KHARTOUM (Reuters) - South Sudanese officials said on Tuesday they were pulling out of talks between Sudan and the United States, saying the negotiations could have emboldened northern soldiers to attack a disputed oil town.

World

Tens of thousand of civilians fled the central town of Abyei last week during clashes between northern and southern troops, prompting fears of further conflict.

Yaser Arman, deputy secretary general of the southern Sudan People's Liberation Movement (SPLM), said all southern ministers would withdraw from talks with the U.S. special envoy to Sudan, Richard Williamson, due to start on Wednesday.
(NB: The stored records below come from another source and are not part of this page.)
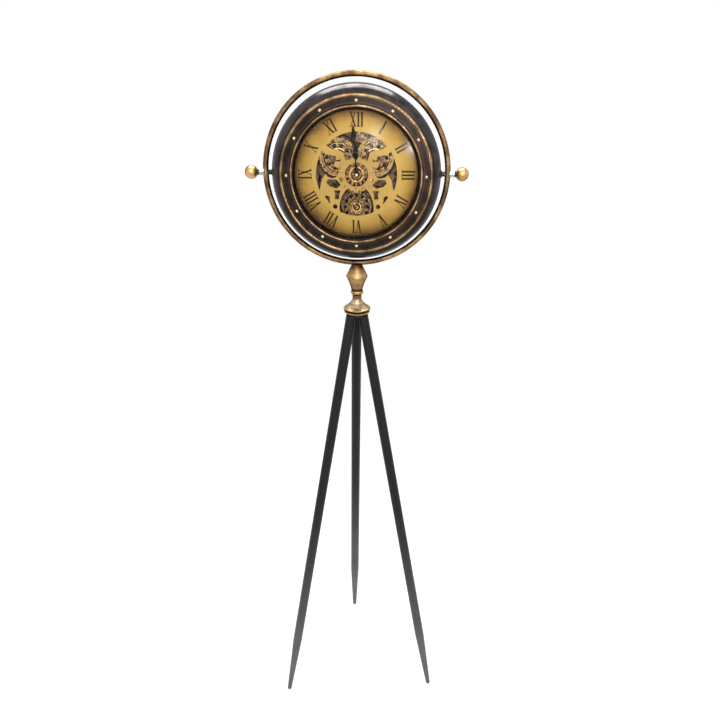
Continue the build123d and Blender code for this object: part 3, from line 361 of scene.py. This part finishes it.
def away_from_bores(f, centre, count, circle):
    """Distance from the middle of the nearest hole, of those that a wheel has round a circle."""
    x, _, z = f.split(f.place(centre))
    turn = f.maths("MULTIPLY", f.maths("ARCTAN2", z, x), count / (2 * math.pi))
    step = f.maths("SUBTRACT", f.maths("FRACT", f.maths("ADD", turn, 0.5)), 0.5)
    across = f.maths("MULTIPLY", step, 2 * math.pi * circle * MM / count)
    out = f.maths("SUBTRACT", f.radius(centre), circle * MM)
    spot = f.node("ShaderNodeCombineXYZ", (across, out, 0.0)).outputs[0]
    return f.length(spot)


def wheel_metal(name, node, reach, bands, patch_tone, patches=0.56, plain=0.0, bores=None):
    """A wheel with engraved rings and bands of tone, fine mottling like filigree, and patches.
    Inside the plain radius it is only banded. Bores are the count of its holes, their circle and
    how far the painted shade round them reaches from their middles. Radii are in mm."""
    f = Finish(name, Metallic=0.85)
    centre = wheel_centre(node)
    out = f.radius(centre)
    cloud = f.noise(0.008, detail=4.0, rough=0.66)
    scroll = f.noise(0.0046, f.place((0.2, 0, 0.1)), detail=2.0, rough=0.5)
    rings = f.node("ShaderNodeCombineXYZ", (out, 0.0, 0.0)).outputs[0]
    turned = f.noise(0.0006, rings, detail=2.0)
    banded = f.zones(out, reach, bands)
    worked = f.range(out, plain * MM, (plain + 1) * MM)
    colour = banded
    for value, mark, full, share, shade in (
            (cloud, patches, patches + 0.08, 0.8, patch_tone),
            (scroll, 0.48, 0.40, 0.8, tone(40, 23, 10)),
            (scroll, 0.58, 0.68, 0.6, tone(200, 160, 96))):
        amount = f.maths("MULTIPLY", worked, f.range(value, mark, full, 0.0, share))
        colour = f.mix(amount, colour, shade)
    if bores:
        count, circle, hole_shade = bores
        away = away_from_bores(f, centre, count, circle)
        # painted shade round each hole, darkest nearest its middle
        colour = f.mix(f.range(away, hole_shade * MM, (hole_shade - 0.7) * MM), colour, tone(26, 20, 18))
    relief = f.maths("ADD", banded, f.range(scroll, 0.36, 0.44, 0.0, 0.6))
    return f.lay(colour, f.spread(turned, 0.26, 0.42), relief, 0.3 * MM, 0.6)


ENGRAVING_STEP = 5.5 * MM


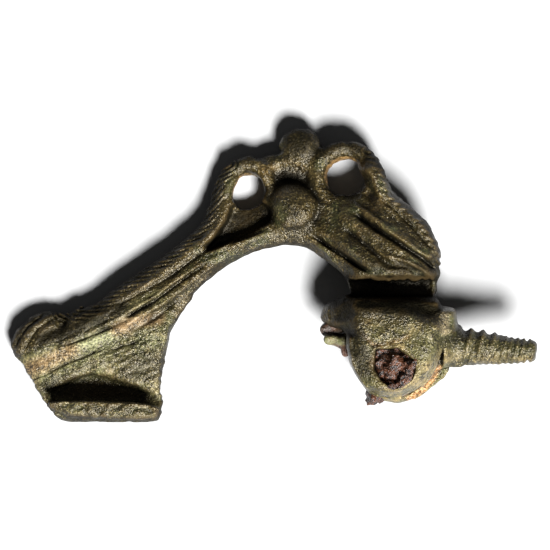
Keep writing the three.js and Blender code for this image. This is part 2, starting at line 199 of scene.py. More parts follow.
class Wax:
    """A node's solid as a field of signed distances, negative inside."""

    def __init__(self, node, voxel, margin=1.0):
        points, triangles = node_mesh(node)
        points = to_bow(points.astype(np.float64))
        self.voxel = voxel
        self.low = np.floor((points.min(0) - margin) / voxel).astype(int)
        shape = np.ceil((points.max(0) + margin) / voxel).astype(int) - self.low
        grid = vdb.FloatGrid.createLevelSetFromPolygons(
            points.astype(np.float32),
            triangles=triangles.astype(np.uint32),
            transform=vdb.createLinearTransform(voxelSize=voxel),
            halfWidth=FIELD_REACH / voxel,
        )
        self.field = np.zeros(shape, np.float32)
        grid.copyToArray(self.field, ijk=tuple(int(v) for v in self.low))
        x, y, z = ((self.low[k] + np.arange(shape[k], dtype=np.float32)) * voxel for k in range(3))
        self.axes = (x[:, None, None], y[None, :, None], z[None, None, :])

    def window(self, low, high):
        """A view of the field inside a box, with its coordinates."""
        cut = []
        for k in range(3):
            start = int(low[k] / self.voxel) - self.low[k]
            stop = int(high[k] / self.voxel) - self.low[k]
            cut.append(slice(max(0, start), max(0, stop)))
        x, y, z = self.axes
        return self.field[tuple(cut)], x[cut[0]], y[:, cut[1]], z[:, :, cut[2]]

    def add(self, low, high, form, blend):
        """Presses a form, a function of x, y and z, onto the solid inside a box."""
        field, x, y, z = self.window(low, high)
        field[...] = bend_min(field, form(x, y, z), blend)

    def from_above(self):
        """Where each column of the field meets the bow plane, as X and Y over the table from the hinge."""
        x, y = self.axes[0][:, :, 0], self.axes[1][:, :, 0]
        return TURN[0, 0] * x + TURN[0, 1] * y, TURN[1, 0] * x + TURN[1, 1] * y

    def slabs(self, *plans):
        """Each layer of the field with plans drawn from above, slid to where a plumb line meets the layer."""
        slide = np.linalg.solve(TURN[:2, :2], TURN[:2, 2]) / self.voxel
        for k, z in enumerate(self.axes[2].ravel()):
            yield (k, float(z), *[slid(plan, slide[0] * z, slide[1] * z) for plan in plans])

    def engrave(self, relief):
        """Relief drawn from above: ridges where it is above zero and grooves below."""
        for k, _, height in self.slabs(relief.astype(np.float32)):
            self.field[:, :, k] -= height

    def levelled(self, level, weight, low, high):
        """Each layer with a level and a weight drawn from above, the weight fading in between two heights."""
        plans = (np.zeros_like(weight) + level, weight)
        for k, z, height, share in self.slabs(*[plan.astype(np.float32) for plan in plans]):
            yield self.field[:, :, k], z - height, share * float(ramp(np.float64(z), low, high))

    def reshape(self, level, weight, low=0.0):
        """Moves the near surface to a level above the bow plane, by a weight from 0 to 1 drawn from above."""
        for layer, over, share in self.levelled(level, weight, low, low + 0.5):
            layer += share * (over - layer)

    def lower(self, level, weight):
        """Cuts the near surface down to a level above the bow plane where it stands higher."""
        for layer, over, share in self.levelled(level, weight, -0.3, 0.2):
            layer += share * (np.maximum(layer, over) - layer)

    def prism(self, away, low, high, blend):
        """Adds an upright prism between two levels from the signed distance to its outline."""
        for k, z, edge in self.slabs(away.astype(np.float32)):
            form = np.maximum(edge, max(z - high, low - z))
            self.field[:, :, k] = bend_min(self.field[:, :, k], form, blend)

    def blurred(self, steps):
        """The field averaged with its neighbours at each step, in voxels."""
        field = np.clip(self.field, -1, 1)
        for step in steps:
            for k in range(3):
                side = np.moveaxis(field, k, 0)
                soft = side * 0.5
                soft[step:] += side[:-step] * 0.25
                soft[:-step] += side[step:] * 0.25
                soft[:step] = side[:step]
                soft[-step:] = side[-step:]
                field = np.moveaxis(soft, 0, k)
        return field

    def melt(self, steps):
        """Rounds off the solid's edges."""
        self.field = np.ascontiguousarray(self.blurred(steps))

    def roughen(self, size, depth, seed):
        """Lumps and hollows of a size in mm."""
        self.field += depth * cloud(self.field.shape, size / self.voxel, seed)

    def sample(self, values, points):
        """Values of a field at points."""
        place = points / self.voxel - self.low
        place = np.clip(place, 0, np.array(values.shape) - 1.001)
        cell = place.astype(int)
        total = 0
        for bits, weight in cell_corners(place - cell):
            at = cell + bits
            total = total + weight * values[at[:, 0], at[:, 1], at[:, 2]]
        return total

    def within_size(self):
        """Cuts the field at the brooch's overall size, which is square only in the row frame."""
        x, y, z = self.axes
        for k in range(3):
            place = (x + SHIFT[0]) * TURN[k, 0] + (y + SHIFT[1]) * TURN[k, 1] + (z + SHIFT[2]) * TURN[k, 2]
            low, high = CAD_BOX[0][k] / MM, CAD_BOX[1][k] / MM
            outside = np.maximum(low + LOW_GAP - place, place - high + HIGH_GAP)
            self.field = np.maximum(self.field, outside)

    def surface(self):
        """Points in the bow's frame, triangles and quads of the field's zero level."""
        grid = vdb.FloatGrid(FIELD_OUTSIDE)
        grid.transform = vdb.createLinearTransform(voxelSize=self.voxel)
        grid.copyFromArray(self.field, ijk=tuple(int(v) for v in self.low))
        return grid.convertToPolygons(isovalue=0.0, adaptivity=0.0)


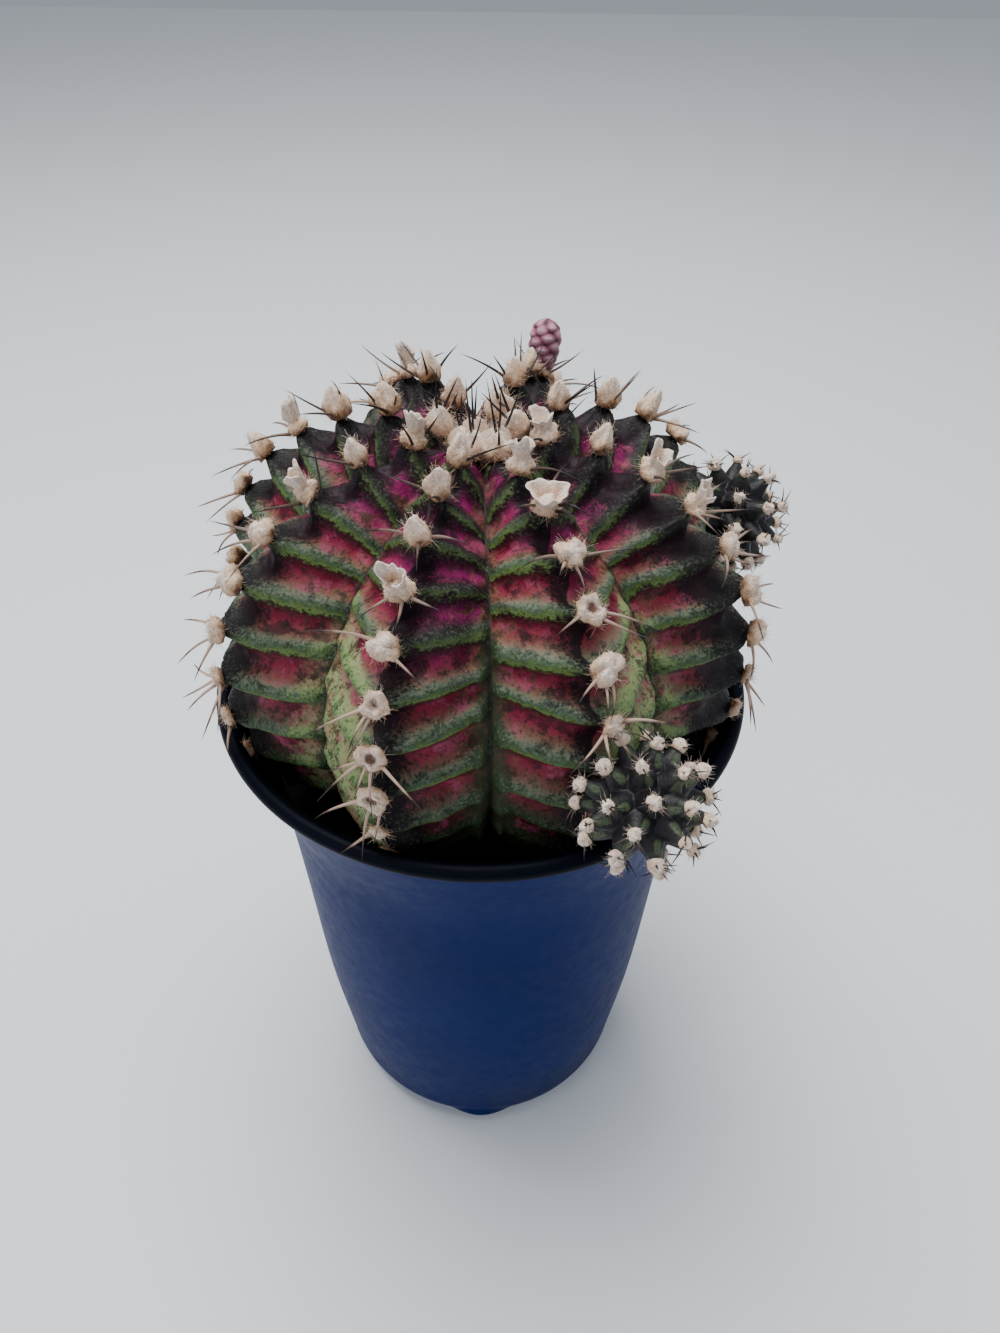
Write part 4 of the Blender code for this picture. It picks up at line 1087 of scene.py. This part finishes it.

"The SPLM has decided to suspend its participation in the Sudanese/American dialogue to normalize the relationship between Khartoum and Washington," Arman told Reuters.

"This is as a result of the destruction of Abyei town and the displacement of 100,000 civilians."

The SPLM's secretary general Pagan Amum on Monday told Reuters Sudan was on the brink of a fresh civil war following the clashes.

Northern and southern officials have blamed each other for starting the fighting that left more than 20 northern soldiers and an unknown number of southerners dead.

Both the north and the south claim Abyei, which is close to oilfields that produce up to a half of Sudan's daily 500,000-barrel output. The boundaries of the region were left undecided in a 2005 peace deal that ended two decades of north-south civil war.

The SPLM is a former southern rebel group that joined a coalition government with the dominant northern National Congress Party after signing the peace deal in 2005.

SPLM-appointed ministers, chief among them Foreign Minister Deng Alor, were due to join a coalition Sudanese government team in talks with Williamson, who is due to fly into Khartoum on Wednesday.

But Arman said that would not happen because the SPLM now thought northern Sudanese politicians may have become emboldened by the prospect of a return to normal relations with the United States, which has imposed sanctions on Sudan since 1997.

"We think maybe the dialogue between Khartoum and Washington encouraged them to attack Abyei," he said.

He added that since Abyei had been destroyed by last week's fighting, all discussions about it between Sudan and the United States were not "not useful for us".

A spokesman for the U.S. Embassy in Khartoum said comment on the SPLM announcement would have to come from the State Department in Washington.

Williamson last month said Sudan still had a "long, tough road" ahead before it cold hope for improved relations with the United States, calling for "verifiable progress on the ground" in north-south relations and Darfur.

State media on Tuesday quoted northern Sudanese government ministers as calling on the SPLM to "resort to reason" in its reaction to the Abyei crisis.

Didiri Mohamed Ahmed, the NCP official in charge of Abyei, said he would not respond to the SPLM's comments ahead of a meeting of military officers and senior officials from both the north and south, due to take place in Khartoum on Tuesday.